▶ _Exercise details_
Search the material for the word "object" and report each line where it turns up.

>> Start

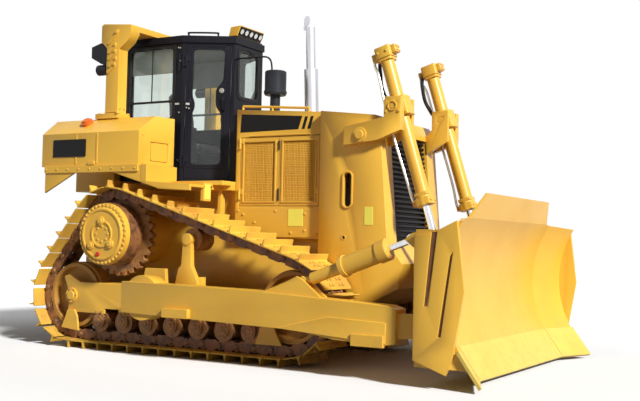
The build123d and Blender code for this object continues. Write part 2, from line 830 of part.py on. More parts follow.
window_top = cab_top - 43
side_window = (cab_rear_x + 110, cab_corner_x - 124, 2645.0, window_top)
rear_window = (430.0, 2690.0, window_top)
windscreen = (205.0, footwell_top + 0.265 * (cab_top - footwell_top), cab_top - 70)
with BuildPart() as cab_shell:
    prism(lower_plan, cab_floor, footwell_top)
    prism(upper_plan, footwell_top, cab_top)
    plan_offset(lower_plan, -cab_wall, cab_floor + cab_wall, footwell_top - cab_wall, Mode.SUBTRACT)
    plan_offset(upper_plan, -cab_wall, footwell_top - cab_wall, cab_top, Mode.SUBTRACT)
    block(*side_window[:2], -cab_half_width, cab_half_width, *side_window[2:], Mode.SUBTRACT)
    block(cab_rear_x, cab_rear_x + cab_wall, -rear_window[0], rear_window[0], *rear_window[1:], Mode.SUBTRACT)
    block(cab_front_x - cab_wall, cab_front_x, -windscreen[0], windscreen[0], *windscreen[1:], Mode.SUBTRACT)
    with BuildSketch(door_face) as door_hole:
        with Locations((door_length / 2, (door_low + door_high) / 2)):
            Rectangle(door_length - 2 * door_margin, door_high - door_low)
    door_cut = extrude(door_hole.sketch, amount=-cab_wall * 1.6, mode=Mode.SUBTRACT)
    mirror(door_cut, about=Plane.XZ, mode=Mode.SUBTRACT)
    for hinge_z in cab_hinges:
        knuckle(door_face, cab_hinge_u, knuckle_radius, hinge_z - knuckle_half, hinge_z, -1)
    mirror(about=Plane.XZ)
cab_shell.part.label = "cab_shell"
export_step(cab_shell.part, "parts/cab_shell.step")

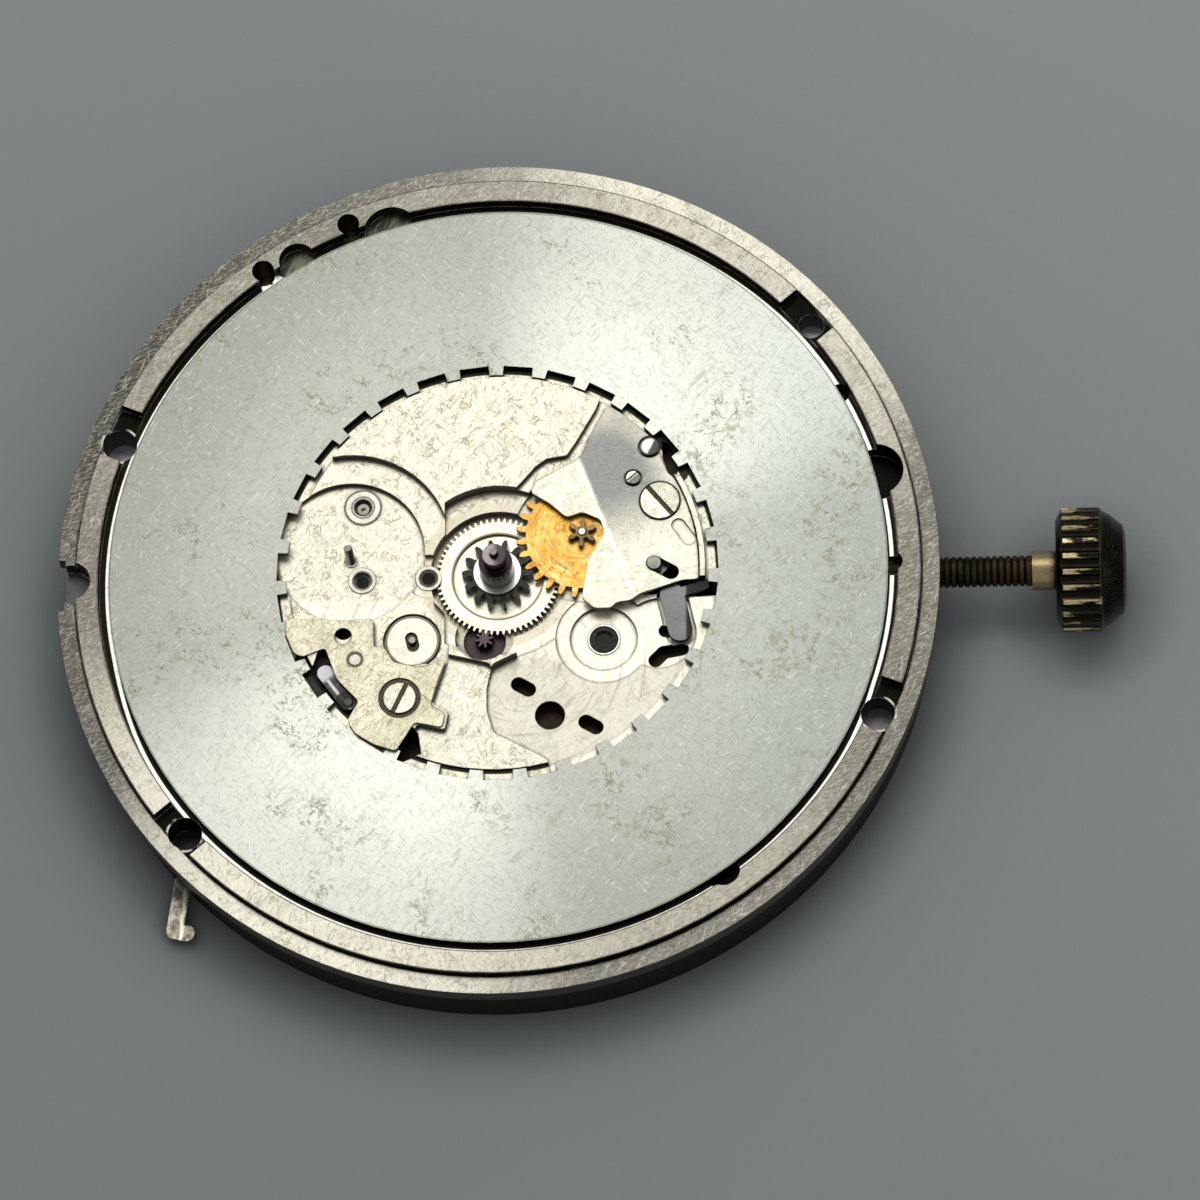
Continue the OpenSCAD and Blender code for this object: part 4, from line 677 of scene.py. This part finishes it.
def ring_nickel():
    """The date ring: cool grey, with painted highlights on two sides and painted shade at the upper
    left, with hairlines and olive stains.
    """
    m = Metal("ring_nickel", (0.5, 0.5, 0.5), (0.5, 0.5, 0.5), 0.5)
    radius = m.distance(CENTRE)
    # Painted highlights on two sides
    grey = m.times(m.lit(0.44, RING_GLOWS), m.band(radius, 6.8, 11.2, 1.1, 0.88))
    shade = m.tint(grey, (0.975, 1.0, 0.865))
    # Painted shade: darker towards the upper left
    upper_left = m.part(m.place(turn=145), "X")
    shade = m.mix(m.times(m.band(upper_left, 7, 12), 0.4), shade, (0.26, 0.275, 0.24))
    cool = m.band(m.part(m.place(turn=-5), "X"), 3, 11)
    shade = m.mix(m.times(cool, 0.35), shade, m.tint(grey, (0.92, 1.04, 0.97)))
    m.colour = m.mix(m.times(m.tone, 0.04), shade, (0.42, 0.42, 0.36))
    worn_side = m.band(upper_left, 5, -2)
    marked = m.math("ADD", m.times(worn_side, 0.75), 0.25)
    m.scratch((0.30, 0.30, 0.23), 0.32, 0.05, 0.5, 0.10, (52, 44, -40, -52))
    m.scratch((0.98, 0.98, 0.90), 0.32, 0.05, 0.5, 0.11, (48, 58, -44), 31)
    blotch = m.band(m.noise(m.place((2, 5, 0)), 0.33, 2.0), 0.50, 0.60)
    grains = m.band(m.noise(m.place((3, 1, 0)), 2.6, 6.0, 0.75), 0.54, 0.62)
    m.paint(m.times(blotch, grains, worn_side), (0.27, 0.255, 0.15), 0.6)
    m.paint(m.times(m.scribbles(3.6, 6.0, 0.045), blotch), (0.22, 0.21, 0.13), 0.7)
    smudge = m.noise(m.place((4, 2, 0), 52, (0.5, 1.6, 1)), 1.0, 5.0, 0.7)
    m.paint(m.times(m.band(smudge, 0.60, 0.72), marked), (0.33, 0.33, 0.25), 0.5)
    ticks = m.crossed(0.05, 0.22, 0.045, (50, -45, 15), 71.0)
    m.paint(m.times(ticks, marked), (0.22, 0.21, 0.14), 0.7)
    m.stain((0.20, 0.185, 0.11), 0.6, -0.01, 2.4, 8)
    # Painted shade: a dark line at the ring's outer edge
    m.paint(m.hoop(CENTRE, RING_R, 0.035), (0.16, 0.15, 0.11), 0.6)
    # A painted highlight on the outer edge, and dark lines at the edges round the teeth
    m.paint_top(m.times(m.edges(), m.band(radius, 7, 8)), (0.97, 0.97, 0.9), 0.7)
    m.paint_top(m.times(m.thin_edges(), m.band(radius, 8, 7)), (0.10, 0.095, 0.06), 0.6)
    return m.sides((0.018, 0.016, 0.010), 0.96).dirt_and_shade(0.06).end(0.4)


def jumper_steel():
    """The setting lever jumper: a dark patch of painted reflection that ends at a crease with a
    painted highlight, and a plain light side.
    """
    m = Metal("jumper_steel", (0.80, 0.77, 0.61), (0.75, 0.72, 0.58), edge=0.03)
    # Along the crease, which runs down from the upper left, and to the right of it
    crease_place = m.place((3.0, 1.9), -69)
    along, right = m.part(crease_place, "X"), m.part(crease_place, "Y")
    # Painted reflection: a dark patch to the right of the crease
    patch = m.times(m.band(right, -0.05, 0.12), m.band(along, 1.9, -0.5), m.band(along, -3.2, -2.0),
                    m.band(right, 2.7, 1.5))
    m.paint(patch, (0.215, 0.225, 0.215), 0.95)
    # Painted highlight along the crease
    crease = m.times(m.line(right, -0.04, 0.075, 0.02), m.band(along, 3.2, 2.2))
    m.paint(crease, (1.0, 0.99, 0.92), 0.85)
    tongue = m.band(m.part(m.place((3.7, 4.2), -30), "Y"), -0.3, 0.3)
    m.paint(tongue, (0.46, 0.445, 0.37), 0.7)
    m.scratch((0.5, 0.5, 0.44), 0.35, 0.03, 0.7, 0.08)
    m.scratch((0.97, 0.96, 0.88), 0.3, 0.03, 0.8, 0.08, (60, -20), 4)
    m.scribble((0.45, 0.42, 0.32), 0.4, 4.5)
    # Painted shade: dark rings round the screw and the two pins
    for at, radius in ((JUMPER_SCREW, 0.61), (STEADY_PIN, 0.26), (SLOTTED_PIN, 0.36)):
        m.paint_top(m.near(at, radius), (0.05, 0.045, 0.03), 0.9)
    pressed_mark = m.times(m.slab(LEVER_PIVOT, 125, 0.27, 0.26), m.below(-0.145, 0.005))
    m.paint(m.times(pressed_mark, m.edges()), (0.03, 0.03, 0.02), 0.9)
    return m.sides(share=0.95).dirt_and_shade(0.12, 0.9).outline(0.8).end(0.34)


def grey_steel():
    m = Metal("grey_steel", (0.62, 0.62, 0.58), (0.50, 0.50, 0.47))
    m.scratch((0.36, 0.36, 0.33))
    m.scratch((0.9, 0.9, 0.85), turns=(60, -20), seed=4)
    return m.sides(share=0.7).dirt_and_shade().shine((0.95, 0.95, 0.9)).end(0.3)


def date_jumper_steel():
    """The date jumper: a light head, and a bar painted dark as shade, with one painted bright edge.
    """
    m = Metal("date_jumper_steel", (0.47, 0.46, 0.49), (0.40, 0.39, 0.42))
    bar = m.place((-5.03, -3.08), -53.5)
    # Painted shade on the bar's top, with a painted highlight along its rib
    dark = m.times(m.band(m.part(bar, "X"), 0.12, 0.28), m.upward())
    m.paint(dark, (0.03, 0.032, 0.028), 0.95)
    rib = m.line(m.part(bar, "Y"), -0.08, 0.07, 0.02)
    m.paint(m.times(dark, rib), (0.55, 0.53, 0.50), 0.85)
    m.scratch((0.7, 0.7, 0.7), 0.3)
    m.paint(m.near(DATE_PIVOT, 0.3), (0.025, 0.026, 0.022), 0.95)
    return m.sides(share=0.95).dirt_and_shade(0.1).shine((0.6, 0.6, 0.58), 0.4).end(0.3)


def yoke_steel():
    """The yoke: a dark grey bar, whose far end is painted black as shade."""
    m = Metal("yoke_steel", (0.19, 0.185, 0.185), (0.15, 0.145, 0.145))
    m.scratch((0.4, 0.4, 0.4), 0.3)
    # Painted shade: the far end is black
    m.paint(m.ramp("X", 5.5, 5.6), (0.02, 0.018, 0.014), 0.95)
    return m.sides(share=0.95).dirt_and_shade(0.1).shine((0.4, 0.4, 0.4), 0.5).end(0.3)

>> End

▶ _Answer to the problem_
The build123d and Blender code for this object continues. Write part 2, from line 830 of part.py on. More parts follow.
Continue the OpenSCAD and Blender code for this object: part 4, from line 677 of scene.py. This part finishes it.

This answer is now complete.